BRIEF:
Reproduce exactly the lines below, from the first through the one containing "of a rounded", and nothing more.

GIVEN MATERIAL:

----

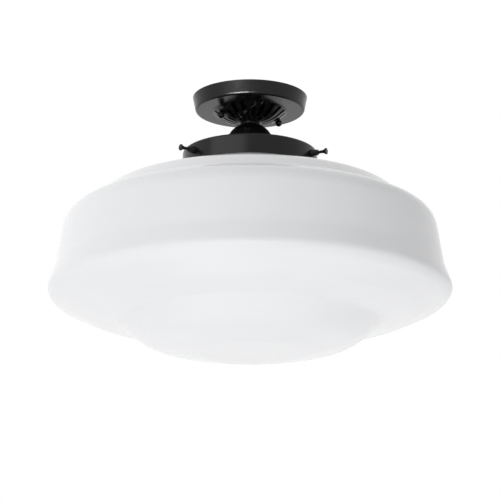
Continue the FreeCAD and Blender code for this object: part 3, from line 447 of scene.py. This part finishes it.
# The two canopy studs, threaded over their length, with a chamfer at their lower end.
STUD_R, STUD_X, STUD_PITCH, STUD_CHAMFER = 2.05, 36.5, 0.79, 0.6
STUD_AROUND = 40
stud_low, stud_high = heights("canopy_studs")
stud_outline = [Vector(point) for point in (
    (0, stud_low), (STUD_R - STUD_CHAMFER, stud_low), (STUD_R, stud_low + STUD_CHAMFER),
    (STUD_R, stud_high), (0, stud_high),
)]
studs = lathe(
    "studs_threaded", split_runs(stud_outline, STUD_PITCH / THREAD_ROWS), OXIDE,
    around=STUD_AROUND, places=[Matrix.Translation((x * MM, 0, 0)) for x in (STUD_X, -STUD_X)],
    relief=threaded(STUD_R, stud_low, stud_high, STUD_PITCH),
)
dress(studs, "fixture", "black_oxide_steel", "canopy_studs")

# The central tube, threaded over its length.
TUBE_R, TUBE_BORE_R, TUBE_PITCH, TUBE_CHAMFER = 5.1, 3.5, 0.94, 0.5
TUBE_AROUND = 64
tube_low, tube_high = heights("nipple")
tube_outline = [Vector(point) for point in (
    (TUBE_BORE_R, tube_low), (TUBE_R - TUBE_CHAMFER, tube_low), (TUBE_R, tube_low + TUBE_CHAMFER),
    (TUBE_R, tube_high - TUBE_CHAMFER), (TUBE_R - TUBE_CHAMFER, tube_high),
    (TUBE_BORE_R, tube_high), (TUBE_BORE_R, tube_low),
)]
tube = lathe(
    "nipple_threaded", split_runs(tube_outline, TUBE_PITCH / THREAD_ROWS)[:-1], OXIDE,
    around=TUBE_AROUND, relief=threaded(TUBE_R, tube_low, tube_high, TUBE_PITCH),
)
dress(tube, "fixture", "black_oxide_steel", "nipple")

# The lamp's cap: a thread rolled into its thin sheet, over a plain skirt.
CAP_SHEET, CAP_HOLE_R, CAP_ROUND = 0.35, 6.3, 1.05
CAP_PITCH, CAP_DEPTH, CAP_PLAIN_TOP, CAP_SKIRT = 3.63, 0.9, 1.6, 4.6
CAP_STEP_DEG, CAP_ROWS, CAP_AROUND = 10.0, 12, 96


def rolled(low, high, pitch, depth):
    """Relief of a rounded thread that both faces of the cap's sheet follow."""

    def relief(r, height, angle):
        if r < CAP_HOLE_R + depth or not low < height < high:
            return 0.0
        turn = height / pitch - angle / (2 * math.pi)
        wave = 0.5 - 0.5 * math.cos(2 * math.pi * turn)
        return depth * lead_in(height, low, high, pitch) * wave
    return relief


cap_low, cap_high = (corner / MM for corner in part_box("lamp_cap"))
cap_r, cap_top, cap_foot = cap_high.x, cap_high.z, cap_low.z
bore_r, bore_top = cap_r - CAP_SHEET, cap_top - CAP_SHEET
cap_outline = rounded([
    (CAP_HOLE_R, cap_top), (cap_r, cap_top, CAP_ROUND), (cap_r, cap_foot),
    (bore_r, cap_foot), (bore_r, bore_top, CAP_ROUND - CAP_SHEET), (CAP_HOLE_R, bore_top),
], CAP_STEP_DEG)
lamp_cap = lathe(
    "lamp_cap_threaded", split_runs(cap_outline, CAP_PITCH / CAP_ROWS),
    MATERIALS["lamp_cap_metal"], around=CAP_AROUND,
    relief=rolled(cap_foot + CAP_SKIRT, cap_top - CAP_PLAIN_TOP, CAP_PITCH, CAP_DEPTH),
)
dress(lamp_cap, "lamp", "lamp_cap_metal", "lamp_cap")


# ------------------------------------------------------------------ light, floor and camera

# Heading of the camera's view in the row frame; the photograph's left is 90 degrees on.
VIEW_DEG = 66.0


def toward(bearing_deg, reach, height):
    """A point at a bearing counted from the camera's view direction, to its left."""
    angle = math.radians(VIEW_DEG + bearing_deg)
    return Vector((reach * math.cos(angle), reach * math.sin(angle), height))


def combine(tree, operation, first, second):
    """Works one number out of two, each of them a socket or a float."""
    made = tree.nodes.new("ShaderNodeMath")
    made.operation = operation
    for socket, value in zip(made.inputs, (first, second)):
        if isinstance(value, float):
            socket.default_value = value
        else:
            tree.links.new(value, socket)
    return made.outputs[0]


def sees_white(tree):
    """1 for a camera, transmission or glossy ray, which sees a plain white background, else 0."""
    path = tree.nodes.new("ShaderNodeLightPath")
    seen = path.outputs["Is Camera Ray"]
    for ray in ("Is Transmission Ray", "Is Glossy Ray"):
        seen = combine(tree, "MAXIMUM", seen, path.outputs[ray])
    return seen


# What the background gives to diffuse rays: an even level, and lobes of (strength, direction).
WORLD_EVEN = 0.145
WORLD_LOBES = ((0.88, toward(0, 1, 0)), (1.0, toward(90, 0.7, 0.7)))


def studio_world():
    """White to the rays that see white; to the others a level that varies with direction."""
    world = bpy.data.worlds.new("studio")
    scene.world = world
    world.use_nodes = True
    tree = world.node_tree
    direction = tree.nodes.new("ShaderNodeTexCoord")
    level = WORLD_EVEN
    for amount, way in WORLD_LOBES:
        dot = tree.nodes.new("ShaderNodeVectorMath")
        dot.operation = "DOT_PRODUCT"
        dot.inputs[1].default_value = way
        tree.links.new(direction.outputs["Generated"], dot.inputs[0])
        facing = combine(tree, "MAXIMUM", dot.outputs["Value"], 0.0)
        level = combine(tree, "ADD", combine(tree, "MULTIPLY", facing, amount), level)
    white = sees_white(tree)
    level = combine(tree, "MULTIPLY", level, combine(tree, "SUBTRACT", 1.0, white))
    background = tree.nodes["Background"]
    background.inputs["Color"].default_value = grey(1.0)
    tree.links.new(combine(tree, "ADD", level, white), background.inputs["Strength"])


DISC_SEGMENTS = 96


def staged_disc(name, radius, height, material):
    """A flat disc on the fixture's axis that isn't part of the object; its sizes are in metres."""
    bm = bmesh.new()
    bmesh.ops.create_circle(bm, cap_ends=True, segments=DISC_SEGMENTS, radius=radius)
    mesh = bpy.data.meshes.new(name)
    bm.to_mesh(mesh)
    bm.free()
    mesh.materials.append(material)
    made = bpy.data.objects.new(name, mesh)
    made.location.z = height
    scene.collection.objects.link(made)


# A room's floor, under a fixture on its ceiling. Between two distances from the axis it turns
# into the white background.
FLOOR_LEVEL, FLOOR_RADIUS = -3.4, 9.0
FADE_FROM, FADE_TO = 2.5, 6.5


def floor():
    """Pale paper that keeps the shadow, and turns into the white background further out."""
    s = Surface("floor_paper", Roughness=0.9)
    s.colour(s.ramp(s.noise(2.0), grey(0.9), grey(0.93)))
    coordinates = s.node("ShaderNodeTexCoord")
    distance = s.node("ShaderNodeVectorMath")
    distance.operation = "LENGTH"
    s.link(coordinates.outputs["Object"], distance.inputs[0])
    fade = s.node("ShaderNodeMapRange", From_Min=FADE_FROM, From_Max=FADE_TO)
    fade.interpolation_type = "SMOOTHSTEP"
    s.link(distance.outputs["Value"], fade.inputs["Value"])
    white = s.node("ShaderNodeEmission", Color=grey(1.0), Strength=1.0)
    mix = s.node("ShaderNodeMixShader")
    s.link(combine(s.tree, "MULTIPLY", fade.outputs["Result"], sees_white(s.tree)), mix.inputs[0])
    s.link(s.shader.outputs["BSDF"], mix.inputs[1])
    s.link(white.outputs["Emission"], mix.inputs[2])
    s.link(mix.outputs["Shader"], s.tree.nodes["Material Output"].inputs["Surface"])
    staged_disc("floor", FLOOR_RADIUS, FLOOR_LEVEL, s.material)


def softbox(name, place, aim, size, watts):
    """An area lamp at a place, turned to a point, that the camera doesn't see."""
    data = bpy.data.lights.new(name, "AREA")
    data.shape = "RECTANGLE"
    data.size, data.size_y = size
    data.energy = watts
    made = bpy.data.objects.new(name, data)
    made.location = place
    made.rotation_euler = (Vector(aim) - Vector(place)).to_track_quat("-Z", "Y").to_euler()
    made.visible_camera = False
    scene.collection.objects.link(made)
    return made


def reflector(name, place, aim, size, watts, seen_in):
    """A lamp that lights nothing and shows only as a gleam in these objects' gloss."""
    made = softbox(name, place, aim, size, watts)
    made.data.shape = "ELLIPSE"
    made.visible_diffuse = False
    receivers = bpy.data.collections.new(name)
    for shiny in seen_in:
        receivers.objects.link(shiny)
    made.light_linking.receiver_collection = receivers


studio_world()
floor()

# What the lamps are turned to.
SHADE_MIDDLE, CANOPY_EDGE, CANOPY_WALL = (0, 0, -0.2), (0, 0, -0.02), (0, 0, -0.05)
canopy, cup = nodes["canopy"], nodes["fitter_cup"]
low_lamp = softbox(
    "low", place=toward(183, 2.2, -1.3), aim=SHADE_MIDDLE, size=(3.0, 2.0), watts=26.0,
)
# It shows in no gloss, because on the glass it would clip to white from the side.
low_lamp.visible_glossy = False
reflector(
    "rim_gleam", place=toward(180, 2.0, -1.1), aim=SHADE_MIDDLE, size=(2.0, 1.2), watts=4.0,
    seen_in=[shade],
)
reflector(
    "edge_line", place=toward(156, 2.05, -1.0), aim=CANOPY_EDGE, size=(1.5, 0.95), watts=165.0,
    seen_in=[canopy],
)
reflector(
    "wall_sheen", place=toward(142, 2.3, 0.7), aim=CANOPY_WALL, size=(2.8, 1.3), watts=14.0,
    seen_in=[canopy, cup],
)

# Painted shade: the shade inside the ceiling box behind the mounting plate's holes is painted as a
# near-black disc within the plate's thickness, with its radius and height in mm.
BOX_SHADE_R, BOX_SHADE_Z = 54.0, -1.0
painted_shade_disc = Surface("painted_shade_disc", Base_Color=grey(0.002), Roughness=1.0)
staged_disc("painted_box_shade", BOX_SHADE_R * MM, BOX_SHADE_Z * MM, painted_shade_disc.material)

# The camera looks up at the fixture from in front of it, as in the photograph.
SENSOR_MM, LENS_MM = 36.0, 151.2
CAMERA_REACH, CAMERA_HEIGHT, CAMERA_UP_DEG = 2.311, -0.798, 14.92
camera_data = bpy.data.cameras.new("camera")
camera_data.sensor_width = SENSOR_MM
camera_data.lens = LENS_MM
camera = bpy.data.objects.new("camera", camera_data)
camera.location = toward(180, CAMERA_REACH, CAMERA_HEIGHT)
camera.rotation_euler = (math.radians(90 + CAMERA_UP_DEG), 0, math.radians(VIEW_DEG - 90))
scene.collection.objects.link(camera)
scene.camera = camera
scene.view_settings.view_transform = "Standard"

----

TASK RESULT:
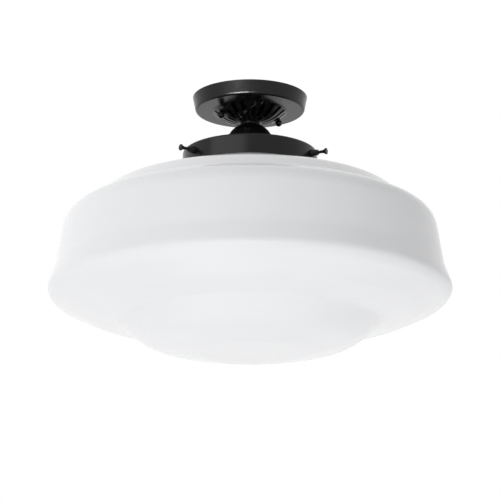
Continue the FreeCAD and Blender code for this object: part 3, from line 447 of scene.py. This part finishes it.
# The two canopy studs, threaded over their length, with a chamfer at their lower end.
STUD_R, STUD_X, STUD_PITCH, STUD_CHAMFER = 2.05, 36.5, 0.79, 0.6
STUD_AROUND = 40
stud_low, stud_high = heights("canopy_studs")
stud_outline = [Vector(point) for point in (
    (0, stud_low), (STUD_R - STUD_CHAMFER, stud_low), (STUD_R, stud_low + STUD_CHAMFER),
    (STUD_R, stud_high), (0, stud_high),
)]
studs = lathe(
    "studs_threaded", split_runs(stud_outline, STUD_PITCH / THREAD_ROWS), OXIDE,
    around=STUD_AROUND, places=[Matrix.Translation((x * MM, 0, 0)) for x in (STUD_X, -STUD_X)],
    relief=threaded(STUD_R, stud_low, stud_high, STUD_PITCH),
)
dress(studs, "fixture", "black_oxide_steel", "canopy_studs")

# The central tube, threaded over its length.
TUBE_R, TUBE_BORE_R, TUBE_PITCH, TUBE_CHAMFER = 5.1, 3.5, 0.94, 0.5
TUBE_AROUND = 64
tube_low, tube_high = heights("nipple")
tube_outline = [Vector(point) for point in (
    (TUBE_BORE_R, tube_low), (TUBE_R - TUBE_CHAMFER, tube_low), (TUBE_R, tube_low + TUBE_CHAMFER),
    (TUBE_R, tube_high - TUBE_CHAMFER), (TUBE_R - TUBE_CHAMFER, tube_high),
    (TUBE_BORE_R, tube_high), (TUBE_BORE_R, tube_low),
)]
tube = lathe(
    "nipple_threaded", split_runs(tube_outline, TUBE_PITCH / THREAD_ROWS)[:-1], OXIDE,
    around=TUBE_AROUND, relief=threaded(TUBE_R, tube_low, tube_high, TUBE_PITCH),
)
dress(tube, "fixture", "black_oxide_steel", "nipple")

# The lamp's cap: a thread rolled into its thin sheet, over a plain skirt.
CAP_SHEET, CAP_HOLE_R, CAP_ROUND = 0.35, 6.3, 1.05
CAP_PITCH, CAP_DEPTH, CAP_PLAIN_TOP, CAP_SKIRT = 3.63, 0.9, 1.6, 4.6
CAP_STEP_DEG, CAP_ROWS, CAP_AROUND = 10.0, 12, 96


def rolled(low, high, pitch, depth):
    """Relief of a rounded thread that both faces of the cap's sheet follow."""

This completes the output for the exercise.